# Exercise description:
Return the whole listing, keeping every character the same.

# Data segment:
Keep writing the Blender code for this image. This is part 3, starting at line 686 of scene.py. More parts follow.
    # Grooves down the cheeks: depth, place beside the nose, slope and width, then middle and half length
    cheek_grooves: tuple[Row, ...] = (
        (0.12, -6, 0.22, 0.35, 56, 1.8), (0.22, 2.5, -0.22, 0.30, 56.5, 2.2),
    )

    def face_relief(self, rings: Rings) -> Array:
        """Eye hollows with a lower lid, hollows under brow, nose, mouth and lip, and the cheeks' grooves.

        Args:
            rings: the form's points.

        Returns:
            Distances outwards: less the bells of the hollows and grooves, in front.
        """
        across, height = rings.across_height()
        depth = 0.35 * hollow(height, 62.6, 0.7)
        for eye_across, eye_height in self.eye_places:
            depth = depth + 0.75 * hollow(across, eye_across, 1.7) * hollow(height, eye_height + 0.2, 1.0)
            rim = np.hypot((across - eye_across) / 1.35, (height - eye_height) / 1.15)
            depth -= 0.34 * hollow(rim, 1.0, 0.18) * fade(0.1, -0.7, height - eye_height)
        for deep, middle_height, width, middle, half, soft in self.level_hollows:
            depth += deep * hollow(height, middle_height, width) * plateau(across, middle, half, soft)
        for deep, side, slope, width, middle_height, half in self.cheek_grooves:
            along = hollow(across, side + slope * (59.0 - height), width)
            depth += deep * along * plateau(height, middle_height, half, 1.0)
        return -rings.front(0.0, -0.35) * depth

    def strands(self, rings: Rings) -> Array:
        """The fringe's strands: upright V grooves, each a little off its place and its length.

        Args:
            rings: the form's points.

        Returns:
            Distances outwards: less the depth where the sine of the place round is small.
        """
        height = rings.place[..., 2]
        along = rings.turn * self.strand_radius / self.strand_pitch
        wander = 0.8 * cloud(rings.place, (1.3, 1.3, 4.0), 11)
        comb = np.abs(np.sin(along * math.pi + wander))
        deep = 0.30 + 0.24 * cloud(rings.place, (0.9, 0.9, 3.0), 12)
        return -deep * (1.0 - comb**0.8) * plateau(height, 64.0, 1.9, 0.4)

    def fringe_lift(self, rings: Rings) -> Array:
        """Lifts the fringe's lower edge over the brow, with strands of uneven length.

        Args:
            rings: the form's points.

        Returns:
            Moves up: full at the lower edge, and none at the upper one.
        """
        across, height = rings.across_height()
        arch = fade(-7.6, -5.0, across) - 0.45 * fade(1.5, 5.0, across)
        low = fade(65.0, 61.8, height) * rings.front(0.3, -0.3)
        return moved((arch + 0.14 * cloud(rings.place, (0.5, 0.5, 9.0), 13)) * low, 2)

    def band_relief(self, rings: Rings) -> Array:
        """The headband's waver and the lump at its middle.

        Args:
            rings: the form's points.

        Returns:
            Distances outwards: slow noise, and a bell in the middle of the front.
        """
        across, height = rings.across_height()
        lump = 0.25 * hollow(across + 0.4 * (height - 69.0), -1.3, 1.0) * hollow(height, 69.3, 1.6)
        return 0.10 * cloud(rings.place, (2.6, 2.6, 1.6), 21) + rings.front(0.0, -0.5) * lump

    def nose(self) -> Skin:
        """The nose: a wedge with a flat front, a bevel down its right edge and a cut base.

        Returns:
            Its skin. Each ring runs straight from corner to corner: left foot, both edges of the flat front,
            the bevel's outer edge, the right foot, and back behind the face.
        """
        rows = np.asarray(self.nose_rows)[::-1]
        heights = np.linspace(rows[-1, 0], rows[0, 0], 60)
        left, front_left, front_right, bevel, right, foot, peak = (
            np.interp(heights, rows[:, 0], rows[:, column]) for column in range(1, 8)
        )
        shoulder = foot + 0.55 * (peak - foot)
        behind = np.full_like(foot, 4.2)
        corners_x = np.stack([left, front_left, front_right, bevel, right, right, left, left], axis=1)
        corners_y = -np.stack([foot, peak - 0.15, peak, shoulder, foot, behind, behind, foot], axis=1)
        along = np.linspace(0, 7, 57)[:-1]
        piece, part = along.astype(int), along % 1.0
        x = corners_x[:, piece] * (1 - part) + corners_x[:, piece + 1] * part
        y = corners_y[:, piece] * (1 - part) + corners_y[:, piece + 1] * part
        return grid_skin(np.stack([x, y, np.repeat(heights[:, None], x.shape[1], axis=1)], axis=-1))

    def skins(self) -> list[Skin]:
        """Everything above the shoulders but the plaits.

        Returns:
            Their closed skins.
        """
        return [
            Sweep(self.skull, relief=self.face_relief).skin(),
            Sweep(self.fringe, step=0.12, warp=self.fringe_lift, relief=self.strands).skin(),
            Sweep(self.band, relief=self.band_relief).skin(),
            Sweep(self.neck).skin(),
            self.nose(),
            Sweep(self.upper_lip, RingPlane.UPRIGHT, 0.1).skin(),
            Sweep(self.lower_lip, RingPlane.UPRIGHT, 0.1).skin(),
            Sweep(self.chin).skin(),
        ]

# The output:
Keep writing the Blender code for this image. This is part 3, starting at line 686 of scene.py. More parts follow.
    # Grooves down the cheeks: depth, place beside the nose, slope and width, then middle and half length
    cheek_grooves: tuple[Row, ...] = (
        (0.12, -6, 0.22, 0.35, 56, 1.8), (0.22, 2.5, -0.22, 0.30, 56.5, 2.2),
    )

    def face_relief(self, rings: Rings) -> Array:
        """Eye hollows with a lower lid, hollows under brow, nose, mouth and lip, and the cheeks' grooves.

        Args:
            rings: the form's points.

        Returns:
            Distances outwards: less the bells of the hollows and grooves, in front.
        """
        across, height = rings.across_height()
        depth = 0.35 * hollow(height, 62.6, 0.7)
        for eye_across, eye_height in self.eye_places:
            depth = depth + 0.75 * hollow(across, eye_across, 1.7) * hollow(height, eye_height + 0.2, 1.0)
            rim = np.hypot((across - eye_across) / 1.35, (height - eye_height) / 1.15)
            depth -= 0.34 * hollow(rim, 1.0, 0.18) * fade(0.1, -0.7, height - eye_height)
        for deep, middle_height, width, middle, half, soft in self.level_hollows:
            depth += deep * hollow(height, middle_height, width) * plateau(across, middle, half, soft)
        for deep, side, slope, width, middle_height, half in self.cheek_grooves:
            along = hollow(across, side + slope * (59.0 - height), width)
            depth += deep * along * plateau(height, middle_height, half, 1.0)
        return -rings.front(0.0, -0.35) * depth

    def strands(self, rings: Rings) -> Array:
        """The fringe's strands: upright V grooves, each a little off its place and its length.

        Args:
            rings: the form's points.

        Returns:
            Distances outwards: less the depth where the sine of the place round is small.
        """
        height = rings.place[..., 2]
        along = rings.turn * self.strand_radius / self.strand_pitch
        wander = 0.8 * cloud(rings.place, (1.3, 1.3, 4.0), 11)
        comb = np.abs(np.sin(along * math.pi + wander))
        deep = 0.30 + 0.24 * cloud(rings.place, (0.9, 0.9, 3.0), 12)
        return -deep * (1.0 - comb**0.8) * plateau(height, 64.0, 1.9, 0.4)

    def fringe_lift(self, rings: Rings) -> Array:
        """Lifts the fringe's lower edge over the brow, with strands of uneven length.

        Args:
            rings: the form's points.

        Returns:
            Moves up: full at the lower edge, and none at the upper one.
        """
        across, height = rings.across_height()
        arch = fade(-7.6, -5.0, across) - 0.45 * fade(1.5, 5.0, across)
        low = fade(65.0, 61.8, height) * rings.front(0.3, -0.3)
        return moved((arch + 0.14 * cloud(rings.place, (0.5, 0.5, 9.0), 13)) * low, 2)

    def band_relief(self, rings: Rings) -> Array:
        """The headband's waver and the lump at its middle.

        Args:
            rings: the form's points.

        Returns:
            Distances outwards: slow noise, and a bell in the middle of the front.
        """
        across, height = rings.across_height()
        lump = 0.25 * hollow(across + 0.4 * (height - 69.0), -1.3, 1.0) * hollow(height, 69.3, 1.6)
        return 0.10 * cloud(rings.place, (2.6, 2.6, 1.6), 21) + rings.front(0.0, -0.5) * lump

    def nose(self) -> Skin:
        """The nose: a wedge with a flat front, a bevel down its right edge and a cut base.

        Returns:
            Its skin. Each ring runs straight from corner to corner: left foot, both edges of the flat front,
            the bevel's outer edge, the right foot, and back behind the face.
        """
        rows = np.asarray(self.nose_rows)[::-1]
        heights = np.linspace(rows[-1, 0], rows[0, 0], 60)
        left, front_left, front_right, bevel, right, foot, peak = (
            np.interp(heights, rows[:, 0], rows[:, column]) for column in range(1, 8)
        )
        shoulder = foot + 0.55 * (peak - foot)
        behind = np.full_like(foot, 4.2)
        corners_x = np.stack([left, front_left, front_right, bevel, right, right, left, left], axis=1)
        corners_y = -np.stack([foot, peak - 0.15, peak, shoulder, foot, behind, behind, foot], axis=1)
        along = np.linspace(0, 7, 57)[:-1]
        piece, part = along.astype(int), along % 1.0
        x = corners_x[:, piece] * (1 - part) + corners_x[:, piece + 1] * part
        y = corners_y[:, piece] * (1 - part) + corners_y[:, piece + 1] * part
        return grid_skin(np.stack([x, y, np.repeat(heights[:, None], x.shape[1], axis=1)], axis=-1))

    def skins(self) -> list[Skin]:
        """Everything above the shoulders but the plaits.

        Returns:
            Their closed skins.
        """
        return [
            Sweep(self.skull, relief=self.face_relief).skin(),
            Sweep(self.fringe, step=0.12, warp=self.fringe_lift, relief=self.strands).skin(),
            Sweep(self.band, relief=self.band_relief).skin(),
            Sweep(self.neck).skin(),
            self.nose(),
            Sweep(self.upper_lip, RingPlane.UPRIGHT, 0.1).skin(),
            Sweep(self.lower_lip, RingPlane.UPRIGHT, 0.1).skin(),
            Sweep(self.chin).skin(),
        ]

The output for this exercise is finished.